(TO BE DONE):
Everything in the listing should be restated word for word.

(SOURCE DATA):

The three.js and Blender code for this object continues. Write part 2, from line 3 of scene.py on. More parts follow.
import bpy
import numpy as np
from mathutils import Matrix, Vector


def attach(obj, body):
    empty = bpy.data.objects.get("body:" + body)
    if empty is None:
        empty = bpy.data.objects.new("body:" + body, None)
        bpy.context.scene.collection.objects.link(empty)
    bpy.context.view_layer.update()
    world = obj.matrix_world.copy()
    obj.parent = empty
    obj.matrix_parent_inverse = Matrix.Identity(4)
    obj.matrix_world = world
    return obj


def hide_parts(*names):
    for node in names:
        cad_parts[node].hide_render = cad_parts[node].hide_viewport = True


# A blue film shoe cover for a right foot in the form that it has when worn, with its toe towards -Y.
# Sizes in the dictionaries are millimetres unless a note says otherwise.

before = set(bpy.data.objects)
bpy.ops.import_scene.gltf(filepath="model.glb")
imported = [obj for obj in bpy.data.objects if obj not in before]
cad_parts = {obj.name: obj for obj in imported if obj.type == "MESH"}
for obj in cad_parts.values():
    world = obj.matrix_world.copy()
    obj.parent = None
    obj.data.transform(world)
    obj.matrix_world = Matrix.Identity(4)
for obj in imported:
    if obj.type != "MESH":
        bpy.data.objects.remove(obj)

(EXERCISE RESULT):
The three.js and Blender code for this object continues. Write part 2, from line 3 of scene.py on. More parts follow.
import bpy
import numpy as np
from mathutils import Matrix, Vector


def attach(obj, body):
    empty = bpy.data.objects.get("body:" + body)
    if empty is None:
        empty = bpy.data.objects.new("body:" + body, None)
        bpy.context.scene.collection.objects.link(empty)
    bpy.context.view_layer.update()
    world = obj.matrix_world.copy()
    obj.parent = empty
    obj.matrix_parent_inverse = Matrix.Identity(4)
    obj.matrix_world = world
    return obj


def hide_parts(*names):
    for node in names:
        cad_parts[node].hide_render = cad_parts[node].hide_viewport = True


# A blue film shoe cover for a right foot in the form that it has when worn, with its toe towards -Y.
# Sizes in the dictionaries are millimetres unless a note says otherwise.

before = set(bpy.data.objects)
bpy.ops.import_scene.gltf(filepath="model.glb")
imported = [obj for obj in bpy.data.objects if obj not in before]
cad_parts = {obj.name: obj for obj in imported if obj.type == "MESH"}
for obj in cad_parts.values():
    world = obj.matrix_world.copy()
    obj.parent = None
    obj.data.transform(world)
    obj.matrix_world = Matrix.Identity(4)
for obj in imported:
    if obj.type != "MESH":
        bpy.data.objects.remove(obj)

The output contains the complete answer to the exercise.